Well, guess what. Calvinists of the 18th century probably nearly had apoplexy when someone suggested they sing hymns rather than metrically chant the Psalms as they were accustomed to doing. But look where we are now; hymns are common things in churches and psalmody is almost a forgotten art. In the Jerusalem church, circumcision was the norm until Paul argued that circumcision was a Jewish custom that should not necessarily be forced on non-Jews. He won that one, but it certainly made a big change in the church. For centuries the liturgy was done in a language common people didn’t read or understand. They didn’t sit in pews; they stood through the whole service. After the Reformation ministers wore simple clothing or black robes with preaching bands instead of the garb of chausible, alb and stole that had become standard at an earlier time. Those things didn’t come back to the Church of England (and many of its daughter churches) until the Oxford movement in the late 19th century. Change happens. Change is part of life, even the life of faith and religion. I just wonder sometimes though, why can’t it wait ‘til it doesn’t matter to me
anymore?
Whether I like it or not, change in the church is inevitable.
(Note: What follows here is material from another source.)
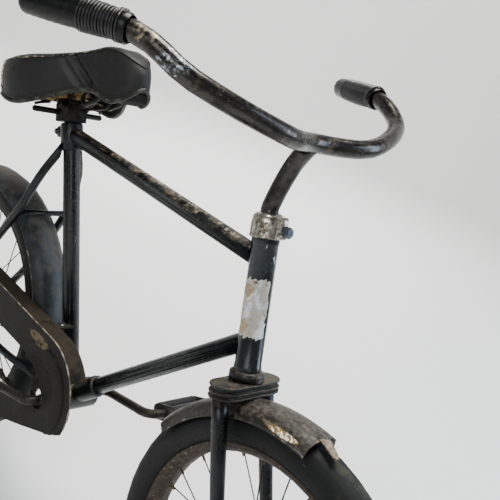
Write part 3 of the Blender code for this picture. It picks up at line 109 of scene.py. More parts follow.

There are new ways of doing church that speak to the people who will be in this church a lot longer than I will be in the future. Without change, churches, institutions, even life itself cannot continue. Nothing is static; it can’t be and continue to grow. So, I have a choice. Except the new way of doing church or go find old fogeys like myself who resist change and insist on their comfort level being respected.
I wonder what the new prayer book and hymnal will look like? How soon can I expect them not just in the pews of my church but on my Kindle? It may not be comfortable, but somehow it’s going to have to be. May I have the strength to bear it with grace and accept it with more patience than I have to date. It’s God’s church; I just have to get out of God’s way and let God set the agenda for the church of the future.